The more I reflected on these questions, the more I realized the reasons for my insider approach were what I truly wanted to challenge.  Why do I use an insider approach to influence change?  I definitely recognize the benefits from an insider approach.  It allows me to collaborate with those in power and build allies.  An insider approach also allows me to use my positive reputation to influence change with fewer tensions.  If someone’s guard is down, maybe they will be willing to listen.   I am also aware that fear may sometimes drive my decision to pursue an insider approach.  My fear of being “othered.” 
My fear of being “othered” is the same fear that all oppressed individuals experienced regularly.  It is that feeling and knowledge that you have deviated from the societal norms and others recognize your deviation.  It is followed by pressure to realign with the norm.  Failure to realign leads to labeling, judgment, and pathology.  
Of course I am scared.  However,   given my myriad privileges (e.g., Whiteness, upper-middle class status, able body, accepted size), maybe I can withstand being “othered” and use my privilege to fight for others.  Not that being “othered” will cease to hurt, but my privileges may open doors to help me further advocate for those who are “othered.”  My privileges may also lessen my sense of being “othered” if those in power can relate to me around common privilege (there goes my insider change approach creeping in!). 

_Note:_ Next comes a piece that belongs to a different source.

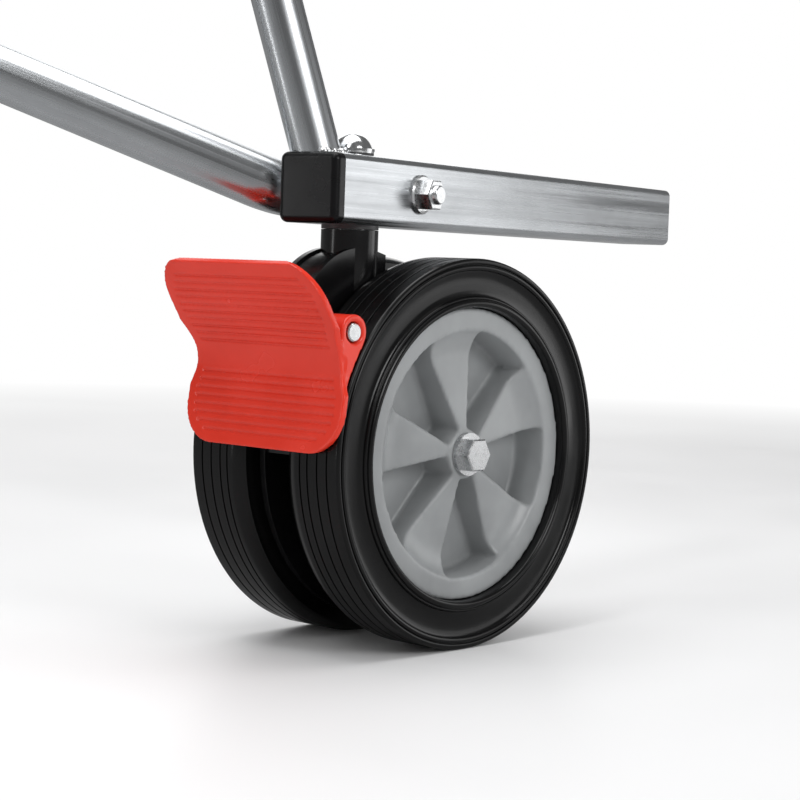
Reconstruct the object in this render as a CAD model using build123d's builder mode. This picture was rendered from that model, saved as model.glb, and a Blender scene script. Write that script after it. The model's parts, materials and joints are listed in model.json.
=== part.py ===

So after coming to this conclusion, I then felt guilty because I have been affected by fear and have not been a brave, confident feminist, and I am vigilantly analyzing and judging my insider approach and my motives.  And BAM! Suddenly, I am myopically focused on an outsider approach.  However, the more I sat with this tension, the more I begin to rethink it (yet again).  Why do I need to pick an approach?  Don’t both approaches have benefits?  Why can’t I just sit with ambiguity? (Probably because ambiguity is a Type A’s worst nightmare!)
The more I put up a fight and want a clear cut answer on the best way to approach societal change, the more I realize that such an answer does not exist.  My challenge is not to pick a side, but to integrate them effectively.  I know the benefits of an insider approach, so I need to focus and meditate on the benefits of an outsider approach.  In an effort to keep the outsider approach salient in my mind, I have begun a list of positive, feminist reasons to challenge myself to step outside of my insider approach. 

11)   A pressing need for feminist voices exists on our society. 
22)   What I say and do may impact others, whether I know about it or not.
33)   Solidarity exists in the experience of being “othered,” and I have many friends with whom we can deepen our connections through such experiences
44)   Others may experience the same fear that I do, and my actions could subsequently encourage others to act.

This list is far from complete, and I anticipate adding to it as I progress in my understanding of insider and outsider approaches to feminist activism.  My hope is that I increase my awareness of why I chose to advocate as I do.  I also hope to challenge myself to be vulnerable to fear and “otherness.”  I invite others to hold me accountable on this journey and encourage everyone to continue the never-ending process of evaluating and increasing understanding of ourselves.